もう6日目にもなると、英数字か漢数字かで迷っていたことすら忘れてしまう。そもそも、なぜそんなことで迷っていたんのか、そちらの謎が深まる。

(朝起きて、おにぎり屋さんの制服に着替えるモモコ)
「なんで〇円生活する先々、寒いトコロばっかりなんやろ」
モモコは寝起きのガラガラ声ガラガラヘビで、ぼそっと呟いた。

(おにぎり屋さんでの仕事を終え、家に帰ってくるモモコ)
モモコは明日のOpen Houseに向けて準備をし始めた。ベッドを動かしたり、ドアを取り付けたりと、案外人を迎え入れる準備は忙しいのだと実感した。

神戸の友人からLINEが来た。
「日本に住んでいるアイスランド人を知らない?」
一人も知らなかったモモコは悔しさにした唇を噛む。Instagramで見つけた、義肢会社で働いているムキムキのアイスランド人しか知らなかった(ちなみに、アイスランドにはÖssur社というとても有名は義肢を作る会社があり、日本にも支社があるのだ)。
「君のアイスランド熱を過大評価していたよ」
その友人は皮肉たっぷりにそう言った。

(2時になり、家を出るモモコ)
(場面変わって、東山湯温泉。開店の準備をする東山シロー。小さな小さなフロントに座り、腿がぎりぎり入るか入らないかの縦のスペースに身を収めるモモコ)

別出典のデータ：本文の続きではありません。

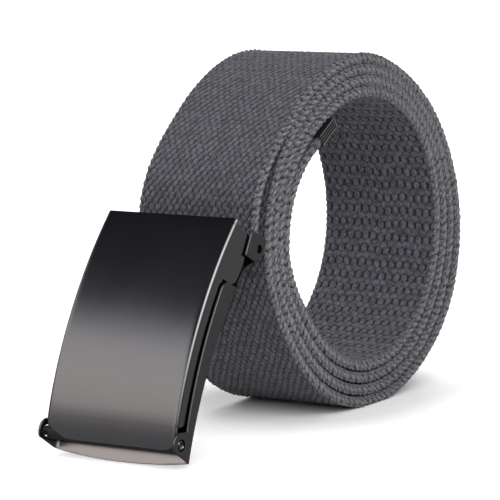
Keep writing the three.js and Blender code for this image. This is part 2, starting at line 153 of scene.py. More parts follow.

フロントの向かいの壁の上の方に、スイッチがいくつも並んでいた。東山シローは傘の柄で一つ一つ入れ、
「ん、まだ暗いな。ライトはどれや」
と悪戦苦闘していた。
「いっつもお母さんがこれやってるからな、オレ分からんねん」

東山シローはどのスイッチがどれか、まったく把握していなかった。

永遠の若大将・東山シローは、満身創痍の身であった。親戚のご不幸のため外出の用ができたお母さんの代わりにフロントの仕事を頼まれたとき、たしかお母さんは「2時半から3時半まで」と言っていた。しかし東山シローは
「ちょっと、オレがストレッチ終わるまでそこに座っとってくれるかー」
と言った。
東山シローは男湯の脱衣所で、立ったり座ったり横になったりして、入念に足腰のストレッチを行う。途中、やってきたお客さんが東山シローに話しかけ始めた。
「○○通りのな、まんなんクリニックゆうとこがな、ええらしいわ。でも最後の手段や、まんなんは」
ひとしきり喋り終えると、そのお客さんも東山シローのストレッチに加わった。
脱衣所内に流れるシローが大好きなビートルズ、脱衣所でストレッチする二人のおじいちゃん、フロントに座るモモコ、と、これを神はどんな面持ちで見ているのだろうとモモコは思った。京都は八百万の神の地だから、ひと言に神といってもいろいろな見解があることだろう、とすぐに思い直した。

(暗転)
(東山湯温泉を後にし、てくてくと歩くモモコ)

良い温泉だからもっと続いてほしい、そのためにも、東山シローにはストレッチを頑張ってもらわないといけないのだった。夕方、日が傾いた帰り道でそう思ったモモコだった。